Por el arco de
Elvira
quiero verte
pasar,
para saber tu
nombre
y ponerme a
llorar
(F. García Lorca)
Decía
Luis Seco de Lucena en su guía de
Granada: No es jacarandosa, liviana y bullanguera; sino severa, mística y
recogida. No le va el ritmo alegre y movido de los verdiales o las sevillanas,
sino la cadencia desgarrada y lastimera de la seguiriya o de la soleá.

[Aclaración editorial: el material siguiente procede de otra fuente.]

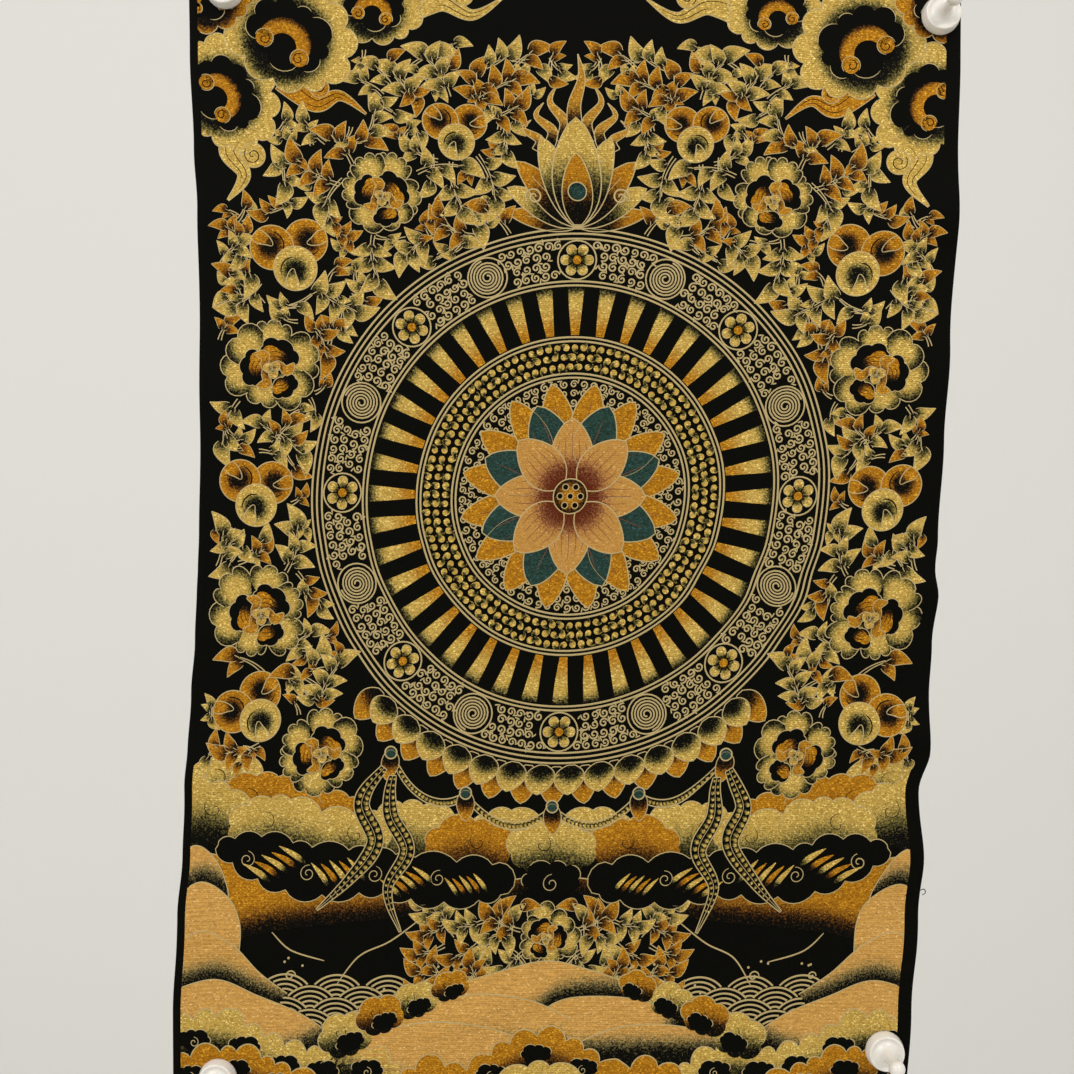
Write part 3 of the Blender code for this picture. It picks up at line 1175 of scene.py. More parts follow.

Captaréis el espíritu de Granada si contempláis una puesta de sol otoñal desde
un recoleto carmen albaycinero, en donde no se escucha otro ruido que el del
suave murmullo del surtidor y el piar de la avecilla que vuela a su nido,
cuando las altas cumbres de Sierra Nevada se tiñen de rojo y tenéis delante de
ellas, también enrojecida, la recortada silueta de los viejos torreones de la
Alhambra.
Alguna afirmación
de las anteriores puede ser puesta en duda. Por ejemplo, el
viajero desprevenido corre el riesgo de hallar en Granada el mismo bullicio y
la agitación de tantas otras ciudades, pues se diría que todas se han
empecinado en perder sus caracteres identitarios y ajustarse al cliché impuesto
por las agencias de viajes al tiempo que se han dejado vencer por la bárbara y
horripilante mano de los grafiteros. Aun así, Granada conserva mucho de paraíso
para los sentidos, en especial para la vista y el oído.
Es
Granada, le confieso a Zalabardo, una ciudad que me sedujo ya cuando llegué a
ella para estudiar en su Universidad hace ya muchos años, quizá demasiados para
decir cuántos. Eso explica que regrese a ella periódicamente y disfrute
paseando por sus calles. Porque Granada es una ciudad para andar, para perderse
por sus callejas y buscar rincones inverosímiles en los que quedarse extasiado.
La
excusa puede ser cualquiera. Esta semana pasada ha sido la de disfrutar de la
visita nocturna de los palacios nazaríes, cosa que, después de tantos años, no
había realizado. La imagen del Albaicín desde la torre de Comares es difícil de
olvidar, pero enfrentarse a ella durante la noche aumenta el placer de la
contemplación. Luego, una vez concluida la visita, el descenso a pie por la
cuesta de Gomérez, dejando que el ruido de tus pasos se acompase con el susurro
de la brisa entre la copa de los árboles del bosque de la Alhambra y el
murmullo del agua es un goce al alcance de cualquiera. Una vez en el centro de
la ciudad, por la hora, no encontrábamos una cafetería donde tomar algo
caliente antes de recogernos. Me acordé entonces de mis años universitarios. En
la plaza de Mariana Pineda, el Café Fútbol mantenía abiertas sus puertas
durante toda la noche. Era lugar habitual de noctámbulos y estudiantes. Allí
nos dirigimos y allí sigue. Pero, nos dijeron, las leyes sobre apertura y
cierre no les permiten estar abiertos las veinticuatro horas. Aun así, son,
todavía, los últimos en cerrar.
Bajando
por calles estrechas y solitarias, se llega hasta Plaza Nueva. Vale la pena
hacer una nueva parada en el arranque de la calle Elvira y sumergirse en el
ambiente castizo de las Bodegas Castañeda y sus suculentas tapas. La hora ya lo
va pidiendo.
Por
la tarde, se pueden visitar los barrios de la otra ladera del monte de la Alhambra,
Realejo y Campo del Príncipe. También allí disponemos de lugares de tapeo. Eso
sí, al final no debe olvidársenos bajar por la calle Pavaneras de nuevo hacia
Plaza Nueva y, metiéndonos otra vez por calle Elvira, recorrer la calle
Calderería Nueva y sumergirnos sin miedo en cualquiera de las muchas teterías
que se nos ofrecen. Lo mejor, le digo a Zalabardo, es dejarse aconsejar sobre
la insólita variedad de tés e infusiones y degustar la repostería moruna que
ponen a nuestra disposición.
Granada,
le digo finalmente a Zalabardo, tiene otras muchas cosas que visitar: museos,
iglesias, monumentos varios. Todo ello es válido. Pero yo, repito, prefiero pasear.